Tessitura _ Felipe Benicio*

Aquelas: uma dieta para caber no mundo, do grupo Manada Teatro (CE), foi o espetáculo responsável pelo encerramento do Aldeia Palco Giratório. E se nos dias anteriores, o artístico e o político mostraram-se intimamente ligados ao longo da programação, neste último dia de Aldeia não foi diferente. Tendo como ponto de partida a história de uma santa popular do Ceará, Maria de Bil, as atrizes Juliana Veras e Monique Cardoso, sob direção de Murillo Ramos, trazem ao palco a (re)encenação de algumas formas de violência a que são submetidas as mulheres que vivem entre as engrenagens da nossa sociedade machista. 

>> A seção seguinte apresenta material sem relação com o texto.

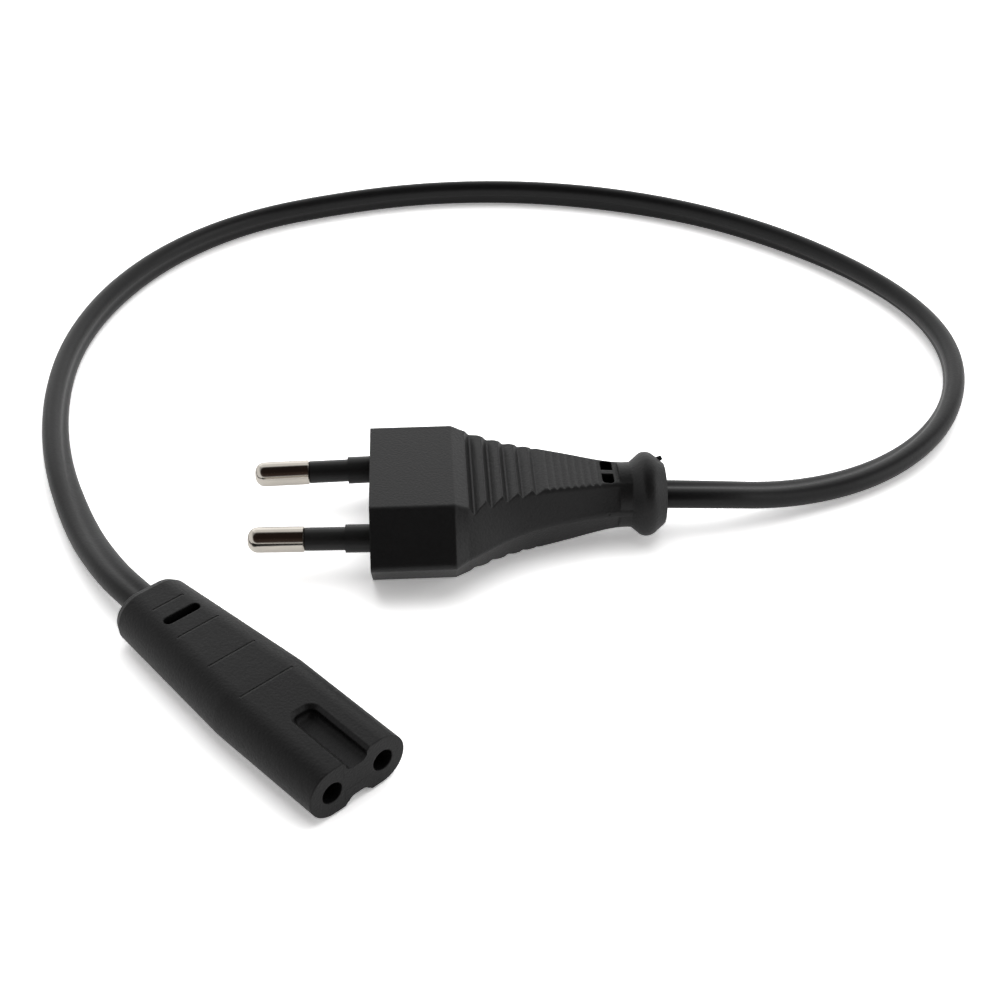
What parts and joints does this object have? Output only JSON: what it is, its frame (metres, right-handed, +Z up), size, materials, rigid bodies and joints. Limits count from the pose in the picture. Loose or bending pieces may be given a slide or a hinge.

Num país onde os grandes assassinos da história são homenageados, com seus nomes servindo de inspiração para cidades (Florianópolis) ou ruas (Avenida dos Bandeirantes), não é de se estranhar que uma mulher do interior do Ceará seja imortalizada no imaginário cultural, e santificada no cânone popular, trazendo em seu nome o nome de seu assassino, e pior, como se a ele pertencesse: Maria de Bil. De Bil, que traiu Maria com a irmã dela, Madalena; Bil, que se enfureceu (?) por Maria (talvez) querer deixá-lo (?); Bil, que montou uma emboscada para Maria, que estava grávida de seu terceiro filho e estava indo levar marmitas para seus irmãos na roça; Bil, que matou Maria a facadas e depois comeu suas panturrilhas; Bil, que virou lobisomem (?!) e sumiu dentro do mato (?) para nunca mais ser encontrado (!). Amém?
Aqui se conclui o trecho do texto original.